=== WHAT TO DO ===
Every line below that mentions the word "this" should be copied out.

=== EXERCISE DATA ===
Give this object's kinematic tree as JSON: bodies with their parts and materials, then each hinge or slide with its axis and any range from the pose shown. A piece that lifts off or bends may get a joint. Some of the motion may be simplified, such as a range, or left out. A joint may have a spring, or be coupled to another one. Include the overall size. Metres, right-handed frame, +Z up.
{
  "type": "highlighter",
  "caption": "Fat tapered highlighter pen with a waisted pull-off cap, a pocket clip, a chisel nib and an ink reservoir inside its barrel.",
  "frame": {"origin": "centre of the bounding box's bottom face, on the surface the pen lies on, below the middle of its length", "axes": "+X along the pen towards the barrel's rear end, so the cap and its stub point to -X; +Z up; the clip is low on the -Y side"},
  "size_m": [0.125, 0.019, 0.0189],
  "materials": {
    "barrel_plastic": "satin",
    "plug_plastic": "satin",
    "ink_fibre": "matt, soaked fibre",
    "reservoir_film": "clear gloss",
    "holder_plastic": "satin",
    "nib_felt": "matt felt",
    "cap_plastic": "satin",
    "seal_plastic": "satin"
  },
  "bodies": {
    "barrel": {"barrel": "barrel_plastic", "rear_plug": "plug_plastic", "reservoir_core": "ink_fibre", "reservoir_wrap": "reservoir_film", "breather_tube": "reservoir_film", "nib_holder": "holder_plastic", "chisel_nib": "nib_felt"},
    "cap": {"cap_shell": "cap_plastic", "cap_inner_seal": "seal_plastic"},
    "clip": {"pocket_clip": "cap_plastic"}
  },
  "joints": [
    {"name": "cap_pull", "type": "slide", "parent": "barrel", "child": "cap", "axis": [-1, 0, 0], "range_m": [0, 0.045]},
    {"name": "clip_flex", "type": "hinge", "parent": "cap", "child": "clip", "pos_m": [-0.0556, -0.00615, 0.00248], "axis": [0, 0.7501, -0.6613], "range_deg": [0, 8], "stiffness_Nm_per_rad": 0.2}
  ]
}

* * *

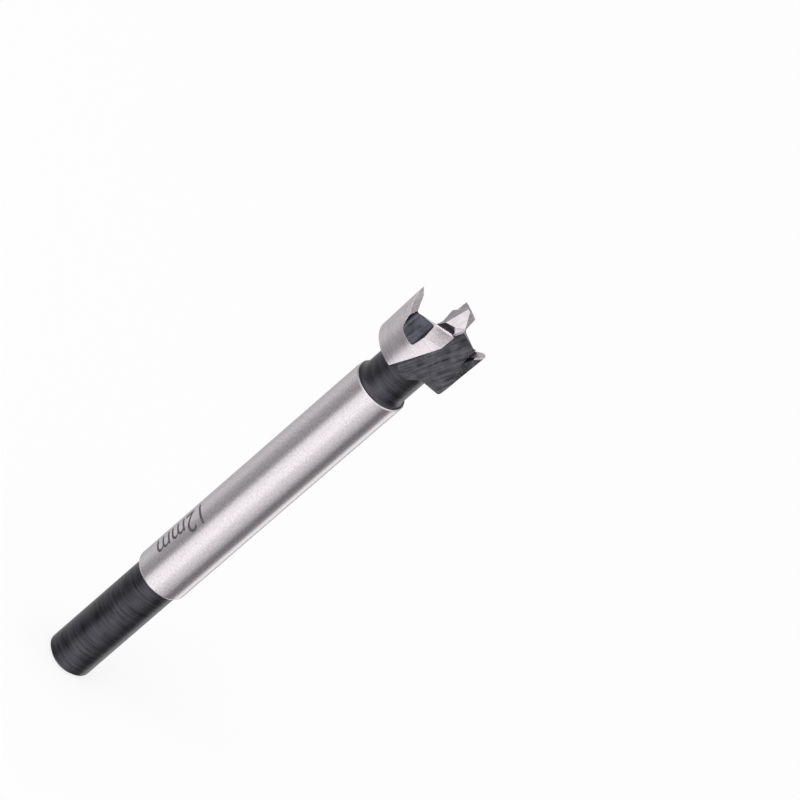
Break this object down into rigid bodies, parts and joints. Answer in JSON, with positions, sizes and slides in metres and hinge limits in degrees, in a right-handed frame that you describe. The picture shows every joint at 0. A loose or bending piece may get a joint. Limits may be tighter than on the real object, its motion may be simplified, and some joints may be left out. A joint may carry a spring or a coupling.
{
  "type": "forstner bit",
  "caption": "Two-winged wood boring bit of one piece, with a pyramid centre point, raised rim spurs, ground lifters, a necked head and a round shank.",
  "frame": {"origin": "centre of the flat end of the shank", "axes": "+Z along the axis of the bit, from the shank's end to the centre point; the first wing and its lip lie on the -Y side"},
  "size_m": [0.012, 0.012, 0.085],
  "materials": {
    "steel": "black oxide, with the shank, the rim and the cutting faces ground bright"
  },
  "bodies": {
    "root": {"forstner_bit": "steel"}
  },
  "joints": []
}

=== WRITTEN RESPONSE ===
Give this object's kinematic tree as JSON: bodies with their parts and materials, then each hinge or slide with its axis and any range from the pose shown. A piece that lifts off or bends may get a joint. Some of the motion may be simplified, such as a range, or left out. A joint may have a spring, or be coupled to another one. Include the overall size. Metres, right-handed frame, +Z up.
Break this object down into rigid bodies, parts and joints. Answer in JSON, with positions, sizes and slides in metres and hinge limits in degrees, in a right-handed frame that you describe. The picture shows every joint at 0. A loose or bending piece may get a joint. Limits may be tighter than on the real object, its motion may be simplified, and some joints may be left out. A joint may carry a spring or a coupling.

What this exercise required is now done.